Un lac (A Lake) may seem an obscure filmic experience for some, surely esoteric enough and, ironically, oblique for many viewers; others will find it penetrating to the bone.  It is to the credit of AFI FEST Director of Programming Robert Koehler (new in the position this year) that such a film, at once poetically abstract and immediately sensuous, the result of experimentation in concept, form, and execution — indeed in the very definition, grasp and use of film as a medium — has made it to the screen at the heart of an industry town that flaunts its own age-old, self-proclaimed identity.  To sit at Mann’s Theaters in the Hollywood and Highland shopping complex next to the king-of-kitsch Kodak Theater and behind its gauchely glorious predecessor, Sid Grauman’s Chinese (fronted by old footsteps in pavement just as new celebrities stroll the red carpet of this festival) is to wage a war of adjustment for taking in a film by Philippe Grandrieux, but it’s a war well worth fighting.

Outside of the “journey to the center of the earth” to park each day of the festival (though sooner or later, there is always a spot!), it’s difficult to find fault with other aspects of the event.  Compared to some southern California film fests, where an out-of-towner (such as an L.A. resident) has to do handstands to score an advance single-ticket order at any price, this year’s AFI FEST broke all precedents and offered almost all tickets free with on-line or telephone reservations.  Kudos to sponsor Audi for coughing up the budget for that and to the festival management, including Artistic Director Rose Kuo, for running with the ball. 

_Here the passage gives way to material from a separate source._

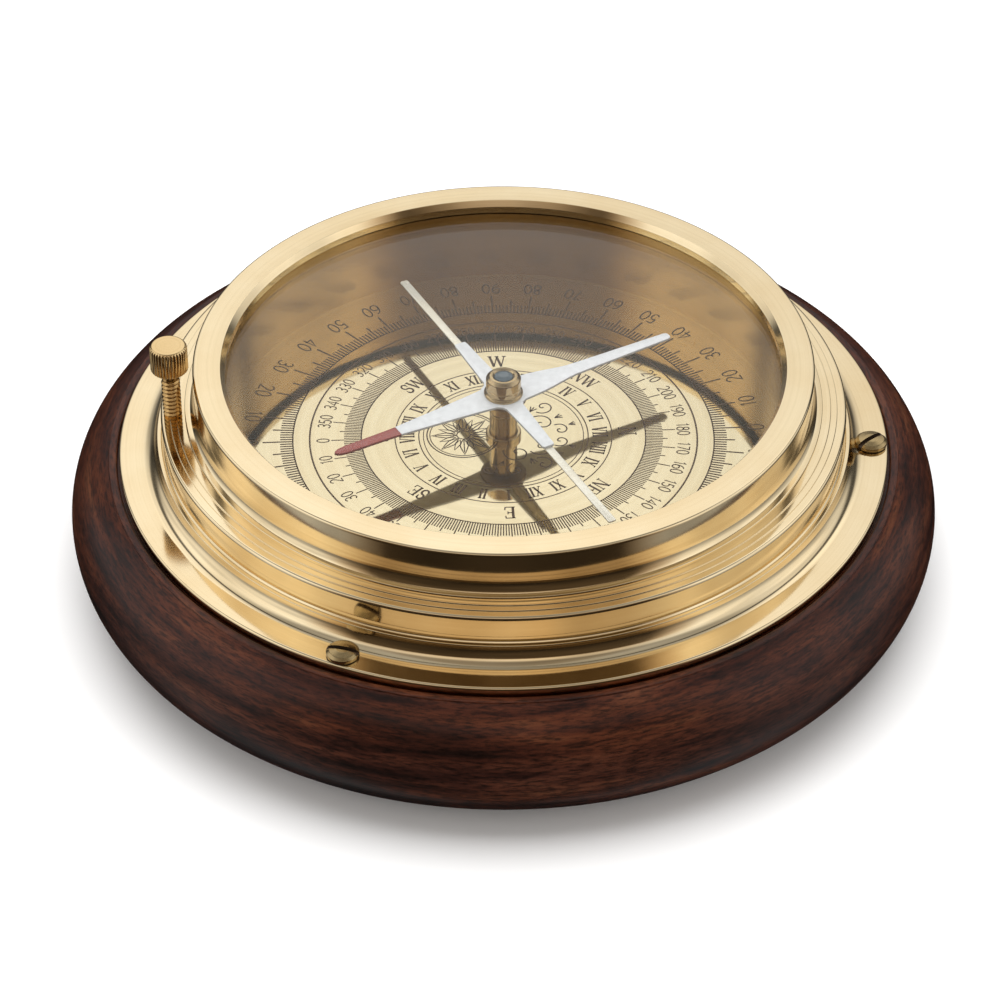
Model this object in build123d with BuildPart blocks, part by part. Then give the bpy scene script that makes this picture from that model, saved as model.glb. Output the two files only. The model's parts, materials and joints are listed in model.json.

If that meant cutting the number of films of the previous repertoire by a third and cutting the festival catalog to  half the physical size, both the film program and its presentation in the catalog were better than ever this year.  I was willing to sacrifice the fact that most films would be screened only once for the chance, finally, after all these years, to see a selection at all comparable to the international slate L.A.’s first cinema festival, FILMEX, offered over three decades ago.  It seems to have taken all this time to “join the world” again, so to speak, in seeking out the best of critics as programmers (the way other festivals abroad do) and utilizing their knowledge and skills in moderating discussions with the filmmakers and writing the catalog.  Robert Koehler’s vast exposure and experience serve him well, ranging as a critic from his (mandatedly) terse, lingo-laden, “industry”-tailored Variety reviews to his more loquacious and incisive Cinemascope discourses.  He is free-thinking, astutely informed regarding world cinema, and highly articulate.  The AFI FEST couldn’t ask for a better asset.

 

A Lake (Un lac)

Director: Philippe Grandrieux; Producer: Catherine Jacques; Screenplay: Philippe Grandrieux; Cinematography: Philippe Grandrieux; Sound: Guillaume Le Braz; Editing: Françoise Tourmen; Production Design: Olivier Raoux; Music: Liederkreis Op. 39 – Robert Schumann / “Mondnacht” (poem) by Joseph von Eichendorff, performed by Natalie Rehorova (voice) and Ferdinand Grandrieux (piano).

Cast: Dmitry Kubasov, Natalie Rehorova, Alexei Solonchev, Simona Hülsemann, Vitaly Kishchenko, Arthur Semay.

Color, 35mm, 87 minutes.  In French with English subtitles.